One day, searching Twitter for #videojournalist, I saw what looked like a pretty singular opportunity: a Falkland Islands Television scheme that would bring you to the Falklands to work for the local TV station for six to twelve months. It was a paid job that promised the chance to film and edit on a daily basis. What's more, it included a trip to somewhere I’d never imagined visiting. This wasn’t just a job; it was an adventure. I applied.

I started a long research process, reading books and studying online. All I’d known about the Falklands was that they were still British because of the victory in the war against Argentina in 1982. I acquired a precise knowledge of their geographic position - thanks to Google Maps.

Soon I was doing an interview over Skype with the TV manager. The first thing I learnt was that if I was chosen, my flight for the Falklands would leave from RAF Brize Norton in Oxfordshire. No other airlines fly to the islands.

I got the job. That flight from Brize Norton takes 16 hours, with a brief stop at Ascension Island, a tiny strip of land next to the coast of Africa. Around 800 people live at Ascension and they almost all work in some way for the military facilities on the island.

After a quick change of cabin crew, we were on out way south again. My military flight didn’t look much different from other airline flights. Drinks and food are served and the procedure is almost the same as at any other airport in Europe.

I’d read that there are 3000 people on the Falklands, of whom 2500 live in Stanley (above), the only city. The other 500 live in what they call Camp, the wilderness areas of the rest of the islands. But reading the numbers and being there are very different.
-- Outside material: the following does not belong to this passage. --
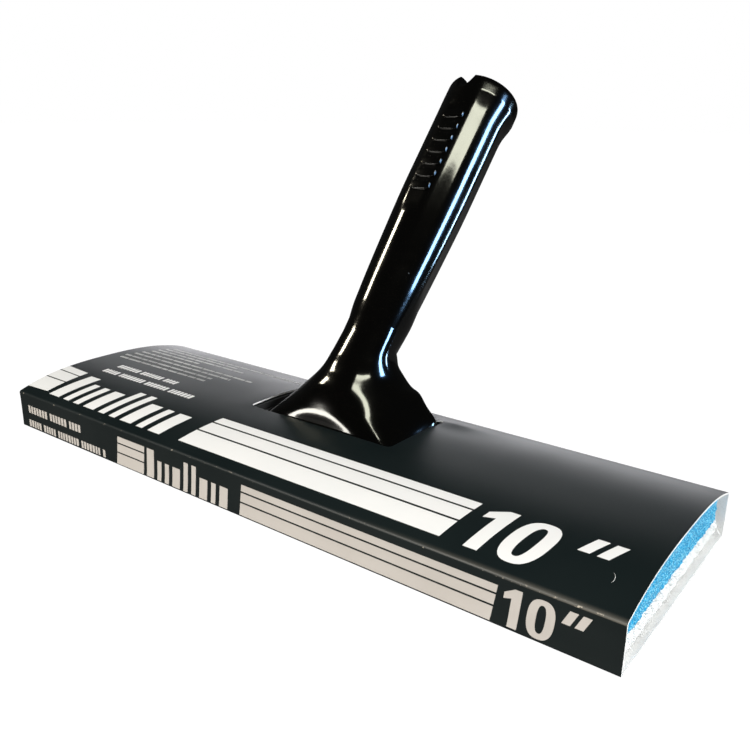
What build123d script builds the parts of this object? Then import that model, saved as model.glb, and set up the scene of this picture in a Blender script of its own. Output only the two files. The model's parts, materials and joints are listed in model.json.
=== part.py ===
from build123d import *
import os
from math import radians, sin, cos, tan

# Ten-inch floor finish applicator: a moulded pole handle screwed to a domed head, a slide-in
# foam pad, and the folded card sleeve that the tool is sold in. Millimetres, +Z up, X along the
# pad, -Y the printed front. The sleeve is centred on X = 0 and stands on Z = 0.

# Sleeve
sleeve_length = 260.0
sleeve_depth = 87.0
edge_height = 15.2
crown_rise = 5.7
board = 0.6
crease_gap = 0.25
slot_left, slot_right = -32.2, 33.4
slot_front, slot_back = -5.6, 29.0
flap_height = 11.5
flap_lean = 4.0

# Tool
tool_x = 1.2
pad_length = 254.0
pad_front, pad_back = -42.1, 40.7
nap_top = 6.3
foam_top = 11.2
backing_thickness = 1.7
bumper_length = 15.8
head_wall = 2.4
channel_lip = 3.0

# Handle
axis_tilt = 49.3
axis_start = (4.6, 20.0)
grip_length = 149.0
foot_half_width = 31.5
socket_radius = 9.3
socket_length = 42.0
core_radius = 7.6
well_floor = 17.2

half_length = sleeve_length / 2
half_depth = sleeve_depth / 2
pad_mid = (pad_front + pad_back) / 2
pad_depth = pad_back - pad_front
pad_left = tool_x - pad_length / 2
pad_right = tool_x + pad_length / 2
head_left = pad_left + 0.5
head_right = pad_right - bumper_length - 0.9
backing_top = foam_top + backing_thickness
grip_plane = Plane(
    origin=(tool_x, axis_start[0], axis_start[1]),
    x_dir=(1, 0, 0),
    z_dir=(0, cos(radians(axis_tilt)), sin(radians(axis_tilt))),
)


def arch_height(y):
    """Height of the sleeve's outer top at depth y."""
    return edge_height + crown_rise * (1 - abs(y / half_depth) ** 2.7)


def arch_points(first, last, drop, steps=8):
    """Points of the arch between two depths, lowered by drop."""
    ys = [first + (last - first) * i / steps for i in range(steps + 1)]
    return [(y, arch_height(y) - drop) for y in ys]


def arched_slab(first, last, drop, floor):
    """Closed profile under the arch, down to a flat floor, drawn in the Y-Z plane."""
    points = arch_points(first, last, drop)
    Spline(points)
    Polyline(points[-1], (last, floor), (first, floor), points[0])


def box_between(x, y, z, mode=Mode.ADD):
    """Box from its low and high limits along each axis."""
    centre = ((x[0] + x[1]) / 2, (y[0] + y[1]) / 2, (z[0] + z[1]) / 2)
    with Locations(centre):
        Box(x[1] - x[0], y[1] - y[0], z[1] - z[0], mode=mode)


# ---- card sleeve: one blank, cut at its creases into five panels ----

def make_top_panel():
    """Arched top panel with the slot that the handle's foot stands in."""
    with BuildPart() as panel:
        with BuildSketch(Plane.YZ.offset(-half_length)):
            with BuildLine():
                outer = arch_points(-half_depth, half_depth, 0)
                inner = arch_points(-half_depth, half_depth, board)
                Spline(outer)
                Line(outer[-1], inner[-1])
                Spline(inner)
                Line(inner[0], outer[0])
            make_face()
        extrude(amount=sleeve_length)
        slot_size = (slot_right - slot_left, slot_back - slot_front)
        with BuildSketch(Plane.XY.offset(edge_height - 5)):
            with Locations(((slot_left + slot_right) / 2, (slot_front + slot_back) / 2)):
                RectangleRounded(*slot_size, 4.0)
        extrude(amount=20, mode=Mode.SUBTRACT)
    return panel


def make_wall_panel(y_low, z_low):
    """Upright front or back panel, clear of the crease under the top panel."""
    with BuildPart() as panel:
        z_high = edge_height - board - crease_gap
        box_between((-half_length, half_length), (y_low, y_low + board), (z_low, z_high))
    return panel


def make_bottom_panel():
    """Flat bottom panel, from the front crease to the glue flap's crease."""
    with BuildPart() as panel:
        flap_crease = half_depth - board - crease_gap
        box_between((-half_length, half_length), (-half_depth, flap_crease), (0, board))
    return panel


def flap_outer(z):
    """Depth of the glue flap's outer face at height z."""
    return half_depth - board - 0.3 - (z - board) * tan(radians(flap_lean))


def make_glue_flap():
    """Flap folded up from the bottom panel, inside the back panel, leaning in a little."""
    low, high = board + crease_gap, flap_height
    with BuildPart() as flap:
        with BuildSketch(Plane.YZ.offset(-half_length + 4)):
            with BuildLine():
                Polyline(
                    (flap_outer(low), low),
                    (flap_outer(high), high),
                    (flap_outer(high) - board, high),
                    (flap_outer(low) - board, low),
                    close=True,
                )
            make_face()
        extrude(amount=sleeve_length - 8)
    return flap


def make_glue_bead():
    """Wedge of adhesive between the flap and the back panel."""
    low, high = 2.0, 7.0
    with BuildPart() as bead:
        with BuildSketch(Plane.YZ.offset(-half_length + 12)):
            with BuildLine():
                Polyline(
                    (flap_outer(low), low),
                    (flap_outer(high), high),
                    (half_depth - board - 0.12, high),
                    (half_depth - board - 0.12, low),
                    close=True,
                )
            make_face()
        extrude(amount=sleeve_length - 24)
    return bead


# ---- pad refill: backing plate, foam and nap ----

def make_backing():
    """Stiff plate whose long edges run in the head's channels."""
    with BuildPart() as backing:
        width = pad_depth - 5.0
        with BuildSketch(Plane.XY.offset(foam_top)):
            with Locations(((head_left + 2.4 + head_right) / 2, pad_mid)):
                RectangleRounded(head_right - head_left - 2.4, width, 2.0)
        extrude(amount=backing_thickness)
    return backing


def make_foam():
    """Foam block: full width over the nap, raised under the plate, and a bumper at one end."""
    shelf = foam_top - 2.0
    with BuildPart() as foam:
        box_between((pad_left, pad_right), (pad_front, pad_back), (nap_top, shelf))
        inset = 2.4 + channel_lip
        box_between(
            (head_left + 2.4, head_right + 1.2),
            (pad_front + inset, pad_back - inset),
            (shelf, foam_top),
        )
        with BuildSketch(Plane.YZ.offset(pad_right - bumper_length)):
            with BuildLine():
                arched_slab(pad_front, pad_back, board + 0.8, nap_top)
            make_face()
        extrude(amount=bumper_length)
    return foam


def make_nap():
    """Napped fabric that spreads the finish, laminated under the foam."""
    with BuildPart() as nap:
        box_between((pad_left, pad_right), (pad_front, pad_back), (board + 0.3, nap_top))
        bottom_edges = nap.edges().group_by(Axis.Z)[0]
        fillet(bottom_edges, radius=2.0)
    return nap


# ---- head ----

def screw_places():
    """Centres of the four screws that hold the handle's foot."""
    return GridLocations(44.0, 17.0, 2, 2)


def make_head():
    """Domed head: channels along both long edges, ribs, and a well for the handle's foot."""
    front, back = pad_front + 0.2, pad_back - 0.1
    lip_bottom = foam_top - 1.8
    inner_front, inner_back = front + 2.0, back - 2.0
    with BuildPart() as head:
        with BuildSketch(Plane.YZ.offset(head_left)):
            with BuildLine():
                arched_slab(front, back, board + 0.5, lip_bottom)
            make_face()
        extrude(amount=head_right - head_left)
        with BuildSketch(Plane.YZ.offset(head_left + 2.0)):
            with BuildLine():
                arched_slab(inner_front, inner_back, board + 0.5 + head_wall, foam_top - 0.2)
            make_face()
        extrude(amount=head_right - head_left, mode=Mode.SUBTRACT)
        box_between(
            (head_left + 2.0, head_right + 1),
            (front + 2.0 + channel_lip, back - 2.0 - channel_lip),
            (lip_bottom - 1, foam_top),
            mode=Mode.SUBTRACT,
        )
        for i in range(-3, 4):
            x = tool_x - 6 + i * 34
            with BuildSketch(Plane.YZ.offset(x - 0.8)):
                with BuildLine():
                    arched_slab(inner_front, inner_back, board + 1.5, backing_top + 0.3)
                make_face()
            extrude(amount=1.6)
        well = ((tool_x - 34.2, tool_x + 34.2), (-8.0, 30.4))
        box_between(*well, (backing_top + 2.1, well_floor))
        foot_x = foot_half_width + 0.9
        box_between(
            (tool_x - foot_x, tool_x + foot_x), (-6.2, 28.6), (well_floor, 24), mode=Mode.SUBTRACT
        )
        with Locations(Plane.XY.offset(well_floor)):
            with Locations((tool_x, 11.2)):
                with screw_places():
                    Hole(2.0, depth=6)
        with BuildSketch(Plane.XY.offset(backing_top + 0.3)):
            with Locations((tool_x, 11.2)):
                with screw_places():
                    Circle(4.2)
        extrude(amount=1.8, mode=Mode.SUBTRACT)
    return head


def make_screws():
    """Four pan-head self-tapping screws, driven up through the well's floor."""
    head_low = backing_top + 0.35
    with BuildPart() as screws:
        with Locations((tool_x, 11.2, head_low)):
            with screw_places():
                Cylinder(3.4, 1.7, align=(Align.CENTER, Align.CENTER, Align.MIN))
                Cylinder(1.6, 9.0, align=(Align.CENTER, Align.CENTER, Align.MIN))
                Box(4.0, 0.8, 1.6, mode=Mode.SUBTRACT)
                Box(0.8, 4.0, 1.6, mode=Mode.SUBTRACT)
    return screws


# ---- handle ----

# The foot's sections, from the well up to the neck: centre y and z, lean back in degrees,
# half width, half depth, corner radius
foot_sections = [
    (11.2, well_floor, 0.0, foot_half_width, 16.4, 5.0),
    (11.1, 20.5, 0.0, 30.6, 15.5, 5.5),
    (12.3, 25.5, 4.0, 24.0, 14.7, 6.0),
    (14.6, 31.0, 14.0, 17.6, 13.6, 7.0),
    (18.5, 37.5, 28.0, 12.8, 12.0, 8.6),
]


def make_foot_and_grip():
    """Solid outside of the handle: flared foot, tapered round grip and rim."""
    neck_start = 32.0
    neck_radius = 10.95
    with BuildPart() as handle:
        for y, z, lean, half_width, half_depth_here, corner in foot_sections:
            normal = (0, sin(radians(lean)), cos(radians(lean)))
            with BuildSketch(Plane(origin=(tool_x, y, z), x_dir=(1, 0, 0), z_dir=normal)):
                RectangleRounded(2 * half_width, 2 * half_depth_here, corner)
        collar = neck_radius + 0.4
        with BuildSketch(grip_plane.offset(neck_start + 1.0)):
            RectangleRounded(2 * collar, 2 * collar, collar - 0.3)
        loft()
        grip_half = Plane(
            origin=grip_plane.origin, x_dir=grip_plane.x_dir, z_dir=-grip_plane.y_dir
        )
        with BuildSketch(grip_half):
            with BuildLine():
                neck = (neck_radius, neck_start)
                shoulder = (14.3, 136.0)
                rim = (15.2, grip_length - 0.8)
                Line((0, neck_start), neck)
                Spline(neck, (12.2, 58.0), (13.75, 96.0), shoulder)
                Polyline(shoulder, (15.2, 142.0), rim)
                Polyline(rim, (14.4, grip_length), (0, grip_length), (0, neck_start))
            make_face()
        revolve(axis=Axis(grip_plane.origin, grip_plane.z_dir))
    return handle


def make_handle():
    """Pole handle: cored foot with screw pilots, threaded pole socket and rim notch."""
    mouth = grip_plane.offset(grip_length)
    with BuildPart() as handle:
        add(make_foot_and_grip().part)
        with BuildSketch(grip_plane.offset(grip_length - socket_length)):
            Circle(socket_radius)
        extrude(amount=socket_length, mode=Mode.SUBTRACT)
        with BuildSketch(grip_plane.offset(50)):
            Circle(core_radius)
        extrude(amount=grip_length - socket_length - 50 + 0.5, mode=Mode.SUBTRACT)
        with BuildSketch(grip_plane.offset(grip_length - 1.5)):
            Circle(socket_radius)
        with BuildSketch(mouth):
            Circle(socket_radius + 1.2)
        loft(mode=Mode.SUBTRACT)
        with Locations(mouth):
            with Locations((0, -12.5, 0)):
                Box(6.0, 9.0, 6.0, mode=Mode.SUBTRACT)
        box_between((tool_x - 15, tool_x + 15), (2, 23), (well_floor, 26), mode=Mode.SUBTRACT)
        with Locations((tool_x, 11.2, well_floor)):
            with screw_places():
                Cylinder(
                    1.65, 5.5, align=(Align.CENTER, Align.CENTER, Align.MIN), mode=Mode.SUBTRACT
                )
    return handle


pieces = {
    "sleeve_top_panel": make_top_panel(),
    "sleeve_front_panel": make_wall_panel(-half_depth, board + crease_gap),
    "sleeve_back_panel": make_wall_panel(half_depth - board, 0.1),
    "sleeve_bottom_panel": make_bottom_panel(),
    "sleeve_glue_flap": make_glue_flap(),
    "glue_bead": make_glue_bead(),
    "pad_backing": make_backing(),
    "foam_block": make_foam(),
    "nap_fabric": make_nap(),
    "head_plate": make_head(),
    "foot_screws": make_screws(),
    "handle": make_handle(),
}

os.makedirs("parts", exist_ok=True)
for name, piece in pieces.items():
    piece.part.label = name
    export_step(piece.part, f"parts/{name}.step")
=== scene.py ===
# Ten-inch floor finish applicator: gloss black pole handle, foam and nap refill, printed card sleeve.
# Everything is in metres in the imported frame; the shape helpers below work in millimetres.
import json
import math
import random

import bmesh
import bpy
from mathutils import Matrix, Vector, noise

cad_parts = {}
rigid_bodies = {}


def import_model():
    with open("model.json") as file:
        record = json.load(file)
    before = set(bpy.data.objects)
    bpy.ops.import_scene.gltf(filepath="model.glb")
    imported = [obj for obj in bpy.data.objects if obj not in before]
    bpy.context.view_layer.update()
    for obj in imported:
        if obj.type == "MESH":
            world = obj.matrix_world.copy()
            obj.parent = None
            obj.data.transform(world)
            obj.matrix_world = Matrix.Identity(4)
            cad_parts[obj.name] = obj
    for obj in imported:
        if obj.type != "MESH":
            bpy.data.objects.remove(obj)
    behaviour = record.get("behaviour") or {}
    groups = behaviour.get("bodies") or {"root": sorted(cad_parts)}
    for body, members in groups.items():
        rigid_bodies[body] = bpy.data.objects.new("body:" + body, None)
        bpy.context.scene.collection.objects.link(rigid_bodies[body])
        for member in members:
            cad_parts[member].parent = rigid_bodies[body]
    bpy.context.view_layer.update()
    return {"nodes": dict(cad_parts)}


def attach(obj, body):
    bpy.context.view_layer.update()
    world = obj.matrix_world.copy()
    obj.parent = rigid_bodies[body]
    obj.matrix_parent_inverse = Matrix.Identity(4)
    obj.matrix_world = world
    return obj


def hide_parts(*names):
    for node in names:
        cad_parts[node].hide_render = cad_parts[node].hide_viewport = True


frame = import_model()
mm = 0.001
print("frame loaded:", len(frame["nodes"]), "nodes")


# mesh helpers

# a mesh object from points in millimetres; faceMaterials holds one slot index per face
def makePiece(name, points, faces, materials, faceMaterials=None, sharpDegrees=35):
    mesh = bpy.data.meshes.new(name)
    mesh.from_pydata([(x * mm, y * mm, z * mm) for x, y, z in points], [], faces)
    for material in materials:
        mesh.materials.append(material)
    if faceMaterials:
        mesh.polygons.foreach_set("material_index", faceMaterials)
    cleaner = bmesh.new()
    cleaner.from_mesh(mesh)
    bmesh.ops.recalc_face_normals(cleaner, faces=cleaner.faces[:])
    cleaner.to_mesh(mesh)
    cleaner.free()
    mesh.polygons.foreach_set("use_smooth", [True] * len(mesh.polygons))
    mesh.set_sharp_from_angle(angle=math.radians(sharpDegrees))
    piece = bpy.data.objects.new(name, mesh)
    bpy.context.scene.collection.objects.link(piece)
    return piece


# evenly spaced values from a to b, ends included
def spread(a, b, count):
    return [a + (b - a) * i / count for i in range(count + 1)]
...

The Islanders get to see BBC, ITV, HBO, Fox News, Sky and many other South American channels, but FITV, based in Stanley, is different. It’s the local channel and the locals pay a small fee to see it. It’s a weekly service, talking to the community about the community.

FITV is sponsored mainly by Stanley services and KTV, the satellite provider. Its programmes roll in a loop on people’s screens for a week, mostly news updates and features about events that took place during the previous seven days. At the core is the studio programme, Falklands in Focus.
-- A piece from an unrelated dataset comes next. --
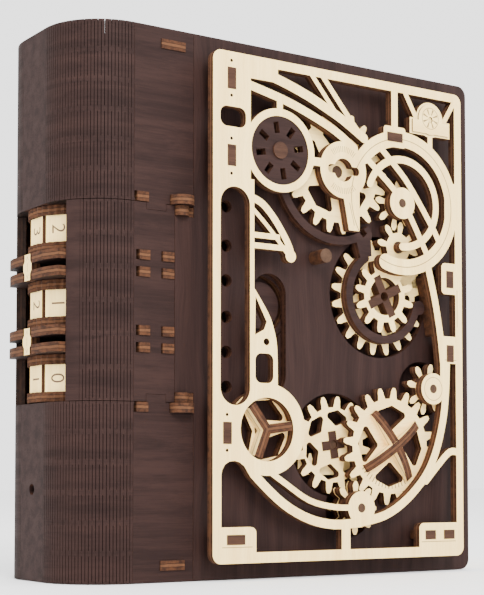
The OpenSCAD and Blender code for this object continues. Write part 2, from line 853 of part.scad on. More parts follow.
back_cover();
spine_wrap_top();
spine_wrap_bottom();
spine_panel_front();
spine_panel_back();
spine_cap_top();
spine_cap_bottom();
hinge_plate_top();
hinge_plate_bottom();
ring_supports();
code_pointers();
ring_spindle();
code_comb();
inner_wall();
page_wall_top();
page_wall_bottom();
page_wall_fore_edge();
hinge_pins();
ring_drum_1();
ring_flanges_1();
ring_tiles_1();
ring_drum_2();
ring_flanges_2();
ring_tiles_2();
ring_drum_3();
ring_flanges_3();
ring_tiles_3();
cover_plate();
bay_frame();
cover_back_plate();
hinge_knuckles();
overlay_frame();
standoffs();
gear_bracket();
gear_pins();
window_ring();
title_plate();
key_gear();
upper_idler();
lower_idler();
compound_small_gear();
compound_large_gear();
compound_cross_axle();
upper_bolt_pinion();
upper_bolt();
drive_gear();
knob_blade_long();
knob_blade_short();
right_pinion();
twin_pinion();
window_gear();
window_gear_cross();
lower_bolt_pinion();
lower_bolt();
hand_wheel();
hand_wheel_grips();
dial_disc();
dial_axle();
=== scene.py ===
"""Looks for the book-shaped puzzle safe: stained and plain birch plywood, laser-burnt edges, kerf-bent spine."""

import bpy
import math
from mathutils import Matrix, Vector


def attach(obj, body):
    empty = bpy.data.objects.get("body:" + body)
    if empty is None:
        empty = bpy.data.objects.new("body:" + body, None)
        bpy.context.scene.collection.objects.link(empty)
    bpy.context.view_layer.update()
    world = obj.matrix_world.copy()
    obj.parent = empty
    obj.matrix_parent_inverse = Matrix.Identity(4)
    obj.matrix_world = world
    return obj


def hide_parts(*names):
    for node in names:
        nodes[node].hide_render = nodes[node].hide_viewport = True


X, Y, Z = 0, 1, 2
MM = 0.001
PLY = 3.0                     # plate thickness, mm
SEAM_X = -35.0                # hinge seam
FACE_Y = -24.2                # front face of the cover
SPINE_R = 20.0                # outside radius of the spine corners
SPINE_W = 41.0                # seam to the flat of the spine
BOOK_T = 56.0                 # cover face to back face
BOOK_H = 170.0                # floor to the top of the covers
PLATE_TOP = (115.4, 54.4)     # heights where the two spine wraps meet the hinge plates
PANEL_Z = (54.6, 115.2)       # foot and head of the spine panels beside the code rings
RING_AXIS = (-59.8, 3.8)      # code ring axis, x and y
RING_MID = (108.0, 85.0, 62.0)
RING_STEP = 14.4              # height of one code ring
POINTER_Z = (96.5, 73.5)      # middles of the pointers between the rings
CORNER_X = -56.0              # axes of the two spine corners
CORNER_Y = (-4.2, 11.8)
TILE_A = 15.1                 # ring axis to a tile's face
TILE_COUNT = 10
SLOT_TURN = 6                 # degrees from one slotted cell of a spine corner to the next
KEY_C = (18.4, 132.2)         # gear centres, x and z
UPPER_C = (43.3, 123.9)
RIGHT_C = (56.45, 61.8)
DRIVE_C = (40.3, 42.2)
WHEEL_C = (-11.9, 46.7)
TITLE_C = (55.4, 154.2)
BLADE_LINE = 5.2              # engraved line along the blades, in front of the cover face

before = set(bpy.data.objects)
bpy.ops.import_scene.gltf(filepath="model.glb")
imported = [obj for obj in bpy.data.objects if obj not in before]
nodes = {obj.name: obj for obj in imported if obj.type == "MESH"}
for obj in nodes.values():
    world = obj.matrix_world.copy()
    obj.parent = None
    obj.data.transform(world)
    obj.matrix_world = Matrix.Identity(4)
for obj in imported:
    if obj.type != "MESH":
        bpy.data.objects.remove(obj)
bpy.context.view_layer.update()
bpy.ops.object.select_all(action="DESELECT")


# ---------------------------------------------------------------- node helpers

def add(tree, kind, **values):
    """Adds a shader node; keyword values set its properties."""
    made = tree.nodes.new("ShaderNode" + kind)
    for name, value in values.items():
        setattr(made, name, value)
    return made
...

Meeting the team didn’t take long – there are only five of us. There’s a morning meeting where you’re invited to put forward ideas. Then you go out, shooting, presenting and editing. There’s help, but already it's up to me to make things happen.

After only a week, I am into the routine, finding myself in front of or behind the camera, waiting outside court in the morning, filming an interview after lunch and at night, after some editing, out until 2am to shoot something like the Moon Walk, a charity event in which some of the islanders spend the entire night on a circuit around the island.
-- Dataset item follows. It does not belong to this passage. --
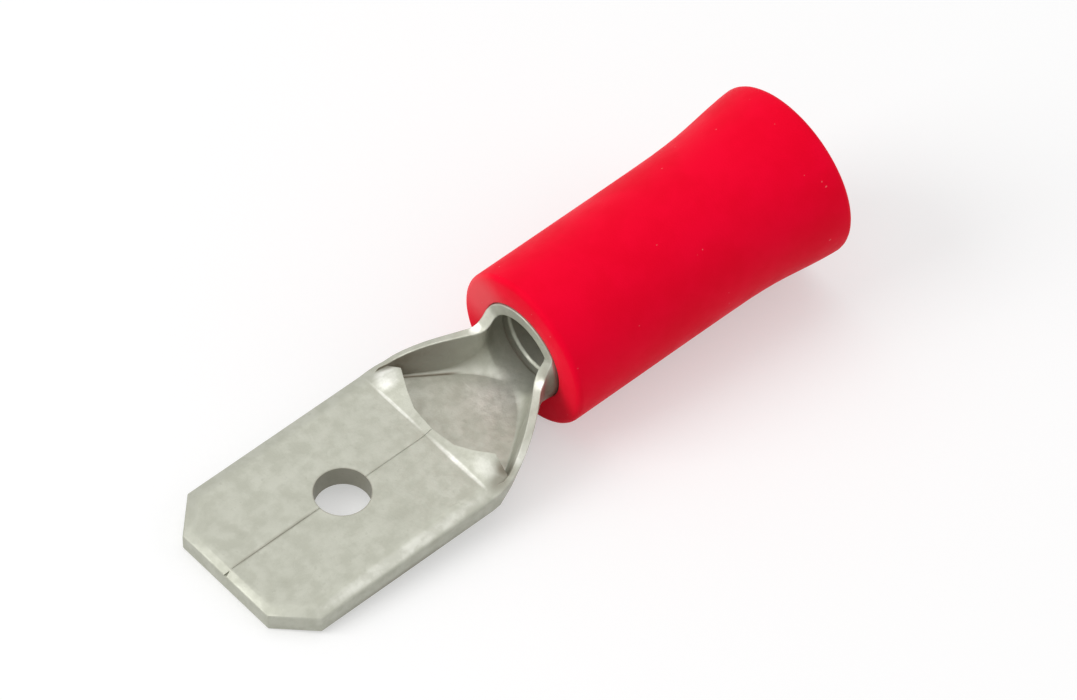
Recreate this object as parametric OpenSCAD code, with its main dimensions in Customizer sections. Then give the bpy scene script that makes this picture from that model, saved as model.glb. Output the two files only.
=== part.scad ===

What’s different here is that to succeed, you need to get to know people. If you ask for a few words on camera from a passer-by in a big city, it's very different from doing the same in a small community. In a place like Stanley you need to gain people’s trust – and then maybe they’ll talk. I have six months to do that, and to develop the skills that will make me a good video journalist.

It might be easy enough if I wasn’t also experiencing culture shock. I’m Italian originally and my Mediterranean diet included tons of veggie. Here, a tomato costs around £1. There is no ATM on the island. Instead, there’s your cheque book to pay with at the supermarket, while you ask for cash back.

Until now my smartphone his been like my pacemaker. Back in London, I’d have breakfast scrolling through Twitter. I’d get a sneaky SnapChat pic while walking out of the door. I’d check my emails before jumping on the tube. Now I wake up with no wifi in the house. A monthly nine gigabytes internet plan costs around £100. Even two gigabytes costs around £40. We have unlimited connection in the FITV newsroom, but that’s it.

The consequence of all of this? People actually spend time talking to each other. My boss told me that one of the previous FITV interns came in every morning with fresh news from the taxi driver. The best tip for what you’re shooting tomorrow will probably come from someone you met in the pub.

Everyone has a story: you just need them to trust you to tell it. Let the challenge begin.